2011/09/28

Beleza

A tia Dé odeia a Joana Amaral Dias. Quando a vê, empertigada, decotes generosos, camisolas justas, disfarçadamente penteada e maquilhada, cerra os punhos em direcção ao televisor e põe-se a rosnar baixinho, a arremedá-la, o desprezo é tanto que lhe toma conta do corpo, ganha uma cor estranha, entre o vermelho e o cinzento, e, por vezes, faz-lhe chocalhar a dentadura. Anda esta mulher a defender os trabalhadores! Tira essa tipa daí! e arranca-me o comando das mãos para mudar de canal. A tia Dé é uma comunista transviada, andou perdida de amores pelo Sócrates, mas já se arrependeu. Acha que a beleza é um atributo burguês, desnecessário, predicado ardiloso, dispensável, a moda é fascizante e os artifícios da maquilhagem não se compadecem com a luta das mulheres operárias. Nunca usou rímel, saltos altos, batons de cores vivas, verniz, raramente vai ao cabeleireiro.

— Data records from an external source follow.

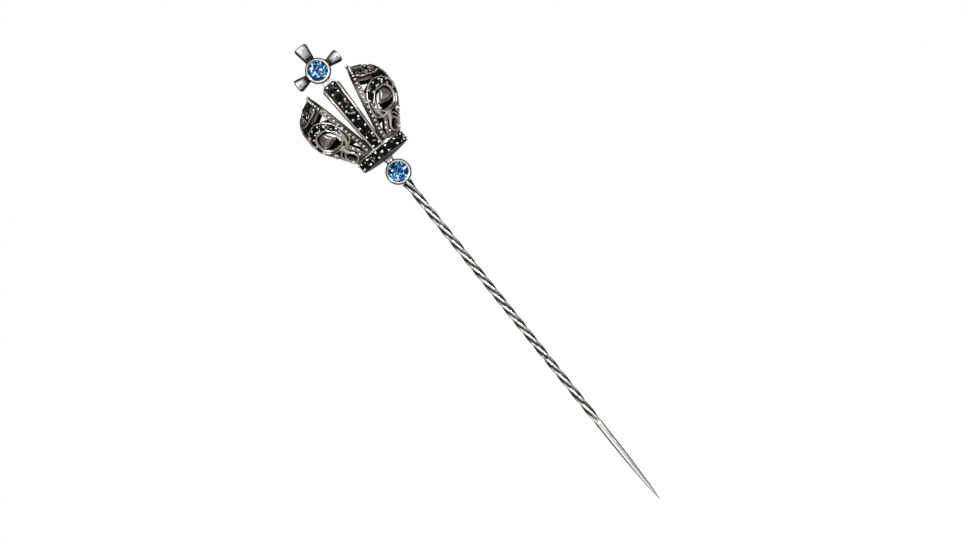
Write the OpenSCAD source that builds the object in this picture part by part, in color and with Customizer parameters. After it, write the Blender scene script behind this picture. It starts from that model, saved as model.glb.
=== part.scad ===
// A hat pin: a small openwork imperial crown with a cross on top, set with black and
// blue stones, on a twisted wire with a ground needle point.
//
// Frame: +Z runs up the wire from the point to the cross, the front of the crown faces -Y,
// and the origin is on the wire's axis, in the middle of the plain round shank.
// On the round crown an azimuth of 0 is the front, and it grows towards +X.

/* [Wire] */
// Width of the twisted wire across its corners
wire_w = 1.16; // [0.9:0.02:1.4]
// Length of the twisted stretch
twist_len = 43.4; // [30:0.2:60]
// Quarter turns of the wire along the twisted stretch
quarter_turns = 17; // [8:1:26]
// Width of the wire where it meets the lower bezel
flare_w = 1.5; // [1.2:0.05:1.8]
// Diameter of the plain round shank
shank_d = 1; // [0.8:0.02:1.1]
// Length of the plain round shank
shank_len = 3; // [2:0.25:6]
// Length of the tapered point
point_len = 9.8; // [6:0.2:16]

/* [Blue stones and their bezels] */
// Girdle diameter of each blue stone
blue_d = 3; // [2.5:0.05:3.5]
// Wall of the bezels
bezel_wall = 0.31; // [0.25:0.01:0.45]
// How far the bezel's lip reaches over the girdle
bezel_lip = 0.16; // [0.08:0.02:0.24]
// Depth of the bezels, front to back
bezel_depth = 2; // [1.8:0.05:2.6]

/* [Crown base] */
// Outer diameter of the base band
band_d = 7.54; // [7:0.02:9]
// Height of the base band
band_h = 1.62; // [1.5:0.02:2]
// Wall of the base band
band_wall = 0.75; // [0.7:0.05:1]
// Number of black stones round the band
band_count = 14; // [12:1:14]
// Girdle diameter of the black stones in the band and the arch
black_d = 1.32; // [1.2:0.04:1.32]
// How far the floor of the crown bulges below the band
floor_sag = 0.36; // [0.2:0.02:0.6]
// Gap between the lower bezel and the band, bridged by the neck post
post_gap = 0.87; // [0.7:0.01:1.5]
// Diameter of the neck post
post_d = 1.36; // [1:0.02:1.8]

/* [Crown lobes] */
// Radius of the crown at its widest
dome_r = 7.2; // [6.9:0.05:7.5]
// Height of the widest point above the seat ring
dome_mid = 6.2; // [6:0.1:6.4]
// Wall of the lobes
lobe_wall = 0.6; // [0.5:0.05:0.8]
// Distance from the middle to each lobe's cut edge at the seat ring
cut_x = 0.75; // [0.7:0.01:0.85]
// Lean of each lobe's cut edge away from the middle, in degrees
cut_lean = 12.5; // [11.5:0.5:13.5]
// Diameter of the beads along the cut edges
bead_d = 0.5; // [0.35:0.05:0.6]
// Distance from bead to bead
bead_pitch = 0.74; // [0.62:0.02:1]

/* [Rings of small stones] */
// Azimuth of each ring's middle, from the front or from the back
ring_azimuth = 47; // [45:1:50]
// Height of each ring's middle above the seat ring
ring_height = 4.65; // [4.4:0.05:5]
// Half the height of the open window in each ring
window_r = 1.45; // [1.2:0.05:1.5]
// How far each half of the window is drawn out sideways
window_half = 0.45; // [0:0.05:0.6]
// Distance from the window's axis to the line of small stones
halo_r = 2.2; // [2.15:0.05:2.4]
// Girdle diameter of the small black stones
halo_stone_d = 1.05; // [0.9:0.05:1.1]
// Distance from one small stone to the next
halo_pitch = 1.29; // [1.25:0.01:1.35]
// Number of small stones round each window
halo_count = 6; // [4:1:6]

/* [Arch] */
// Width of the arch at the band
arch_foot_w = 1.94; // [1.8:0.02:1.96]
// Width of the arch at its shoulders
arch_top_w = 2.76; // [2.4:0.02:3]
// Height of the arch's highest point above the seat ring
arch_h = 10.95; // [10.6:0.05:11.2]
// Height from one stone of the arch to the next
arch_pitch = 1.46; // [1.44:0.01:1.48]
// Number of black stones on each half of the arch
arch_count = 7; // [5:1:7]

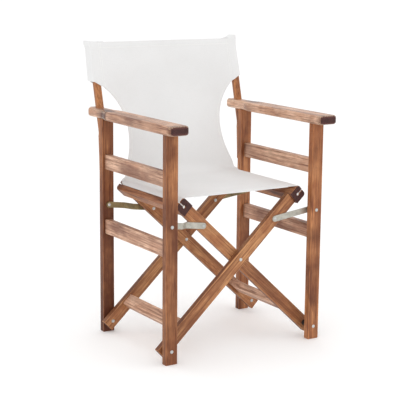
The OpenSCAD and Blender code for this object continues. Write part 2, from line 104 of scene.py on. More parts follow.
# %% Wires and finishes
class Wire:
    """One output socket, on which arithmetic makes Math nodes."""

    def __init__(self, finish, socket):
        self.finish, self.socket = finish, socket

    def math(self, operation, *values):
        return self.finish.node("Math", {"operation": operation}, *values)

    def __add__(self, other):
        return self.math("ADD", self, other)

    def __radd__(self, other):
        return self.math("ADD", other, self)

    def __sub__(self, other):
        return self.math("SUBTRACT", self, other)

    def __rsub__(self, other):
        return self.math("SUBTRACT", other, self)

    def __mul__(self, other):
        return self.math("MULTIPLY", self, other)

    def __rmul__(self, other):
        return self.math("MULTIPLY", other, self)

    def __pow__(self, other):
        return self.math("POWER", self, other)


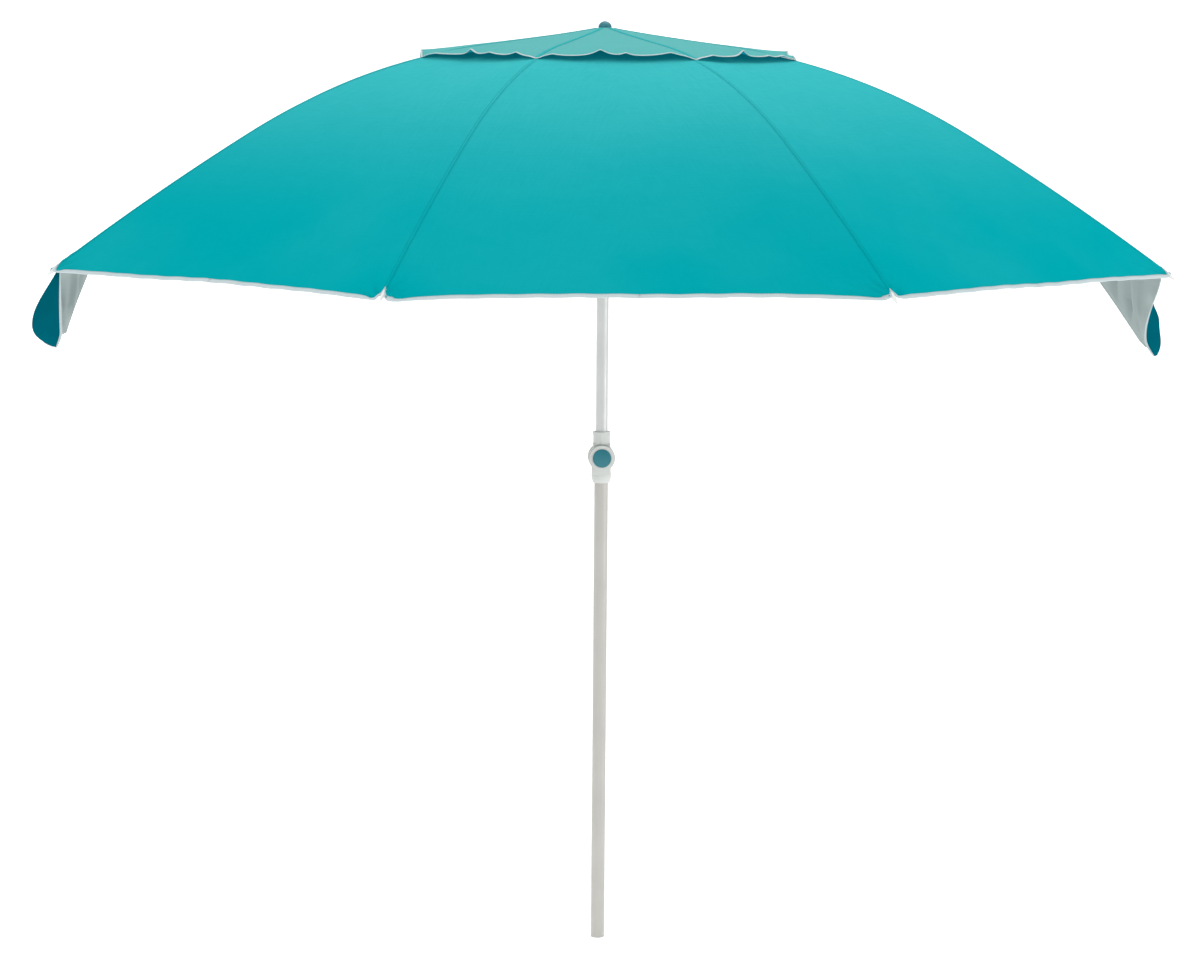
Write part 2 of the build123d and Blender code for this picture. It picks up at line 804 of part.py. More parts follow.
print("cloth corner", round(corner_x, 1), round(corner_z, 1), "slope", round(degrees(corner_slope), 1))
print("stretcher joint", round(joint_x, 2), round(joint_z, 2), "arm", round(arm_length, 3))
print("runner pins at", round(runner_height, 2), "catch top", round(catch_top, 2))
print("side hem", round(hem_x, 1), round(hem_half, 1), round(hem_z, 1))
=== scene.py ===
# %% [markdown]
# # A tilting beach umbrella
# The metal and plastic parts of this umbrella come ready made from the CAD model: two poles, the
# tilt joint, the hub, the runner, eight ribs and eight stretchers. They could be drawn again here,
# but they already have their true shape, so they only get their finishes. What Blender adds is
# everything sewn: the canopy, its bound hem and seams, the vent tier over the top, and the two
# flaps that hang at the sides.

# %% Load the frame
import math

import bpy
import numpy as np
from mathutils import Matrix


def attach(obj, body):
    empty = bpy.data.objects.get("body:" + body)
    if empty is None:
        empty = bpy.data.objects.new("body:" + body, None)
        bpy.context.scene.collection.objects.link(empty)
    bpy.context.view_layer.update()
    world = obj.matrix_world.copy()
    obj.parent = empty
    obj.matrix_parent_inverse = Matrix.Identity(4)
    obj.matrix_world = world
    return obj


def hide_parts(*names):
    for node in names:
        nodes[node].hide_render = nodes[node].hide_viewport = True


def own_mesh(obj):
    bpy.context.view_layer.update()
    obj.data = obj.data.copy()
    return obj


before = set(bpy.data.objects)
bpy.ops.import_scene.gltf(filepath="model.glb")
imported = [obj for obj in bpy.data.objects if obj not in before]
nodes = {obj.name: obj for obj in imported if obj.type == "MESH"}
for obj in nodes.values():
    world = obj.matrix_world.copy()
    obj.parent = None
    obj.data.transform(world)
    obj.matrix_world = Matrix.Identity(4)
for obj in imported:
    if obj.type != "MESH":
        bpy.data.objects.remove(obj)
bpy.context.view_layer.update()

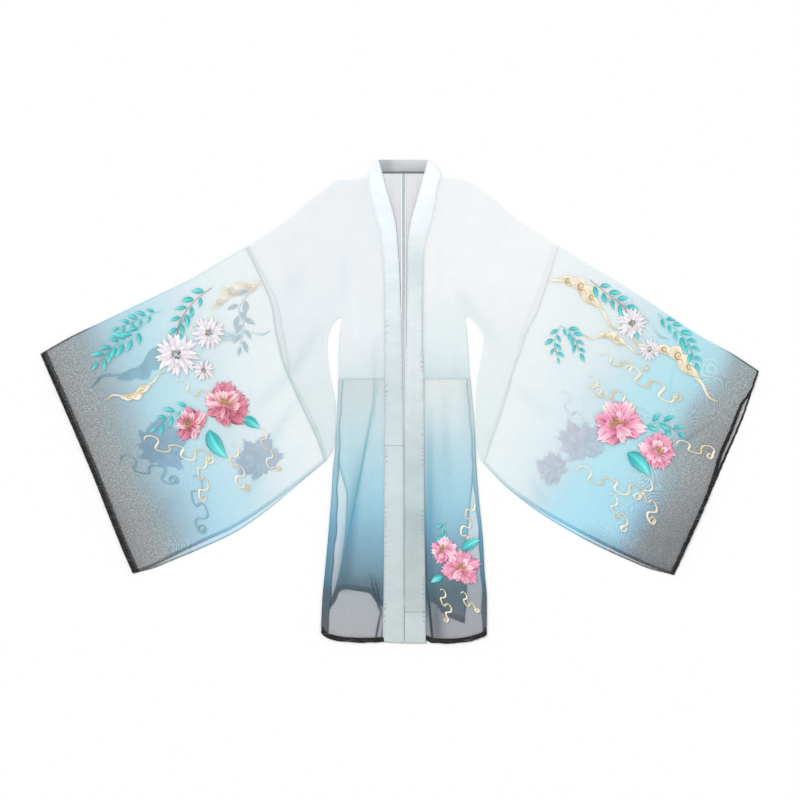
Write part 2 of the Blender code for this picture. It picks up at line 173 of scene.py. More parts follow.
# Collar band: outer x, outer y, inner x, inner y, from the neck down.
BAND = {
    "left": (
        (-0.074, 0.588, -0.055, 0.604),
        (-0.083, 0.564, -0.046, 0.573),
        (-0.080, 0.529, -0.035, 0.529),
        (-0.070, 0.486, -0.022, 0.486),
        (-0.055, 0.434, -0.011, 0.434),
        (-0.047, 0.374, -0.006, 0.374),
        (-0.041, 0.279, -0.001, 0.279),
        (-0.040, 0.156, 0.003, 0.156),
        (-0.040, WAIST, 0.005, WAIST),
        (-0.040, -0.111, 0.007, -0.111),
        (-0.041, -0.246, 0.008, -0.246),
        (-0.042, -0.421, 0.008, -0.421),
        (-0.045, -0.601, 0.009, -0.604),
    ),
    "right": (
        (0.089, 0.590, 0.069, 0.604),
        (0.101, 0.566, 0.060, 0.573),
        (0.092, 0.529, 0.048, 0.529),
        (0.085, 0.486, 0.036, 0.486),
        (0.073, 0.434, 0.023, 0.434),
        (0.059, 0.374, 0.018, 0.374),
        (0.056, 0.279, 0.017, 0.279),
        (0.055, 0.156, 0.015, 0.156),
        (0.059, WAIST, 0.012, WAIST),
        (0.060, -0.111, 0.010, -0.111),
        (0.060, -0.246, 0.010, -0.246),
        (0.062, -0.421, 0.010, -0.421),
        (0.063, -0.526, 0.0105, -0.526),
        (0.064, -0.604, 0.011, -0.604),
    ),
}

# Side seam from the waist to the underarm: x, y.
SIDE_SEAM = {
    "left": (
        (-0.155, WAIST),
        (-0.154, 0.156), (-0.149, 0.189), (-0.146, 0.208), (-0.149, 0.211), (-0.151, 0.211),
        (-0.154, 0.210), (-0.156, 0.209),
    ),
    "right": (
        (0.174, WAIST),
        (0.167, 0.156), (0.164, 0.189), (0.161, 0.208), (0.164, 0.212), (0.168, 0.214),
        (0.171, 0.212), (0.174, 0.210),
    ),
}

# Upper sleeve from the neck outwards: shoulder x, y, then the under edge x, y.
SHOULDER = {
    "left": (
        (-0.121, 0.557, -0.160, 0.206),
        (-0.156, 0.555, -0.165, 0.201),
        (-0.194, 0.529, -0.174, 0.186),
        (-0.231, 0.501, -0.181, 0.164),
        (-0.269, 0.469, -0.184, 0.136),
        (-0.306, 0.441, -0.180, 0.089),
        (-0.341, 0.417, -0.171, 0.039),
        (-0.369, 0.399, -0.163, -0.011),
        (-0.376, 0.393, -0.163, -0.091),
        (-0.381, 0.390, -0.174, -0.129),
        (-0.386, 0.386, -0.189, -0.149),
    ),
    "right": (
        (0.129, 0.561, 0.177, 0.206),
        (0.161, 0.556, 0.184, 0.199),
        (0.199, 0.534, 0.194, 0.186),
        (0.236, 0.504, 0.205, 0.164),
        (0.274, 0.471, 0.204, 0.136),
        (0.311, 0.445, 0.199, 0.099),
        (0.349, 0.420, 0.191, 0.054),
        (0.374, 0.403, 0.188, -0.009),
        (0.384, 0.396, 0.188, -0.091),
        (0.390, 0.393, 0.194, -0.136),
        (0.394, 0.390, 0.209, -0.155),
    ),
}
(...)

Em seu entender, as mulheres bonitas, sobretudo, as de esquerda, deviam mascara-se de feias. Não tenho dúvidas de que a tia Dé, se a escutasse, no geral, concordaria com os comentários da Joana Amaral Dias. Na verdade, a única coisa que amofina a minha tia é a beleza da outra, sobretudo, o descaramento de a mostrar e fazer uso dela. Curiosamente, é a única coisa que eu aprecio na Joana Amaral Dias.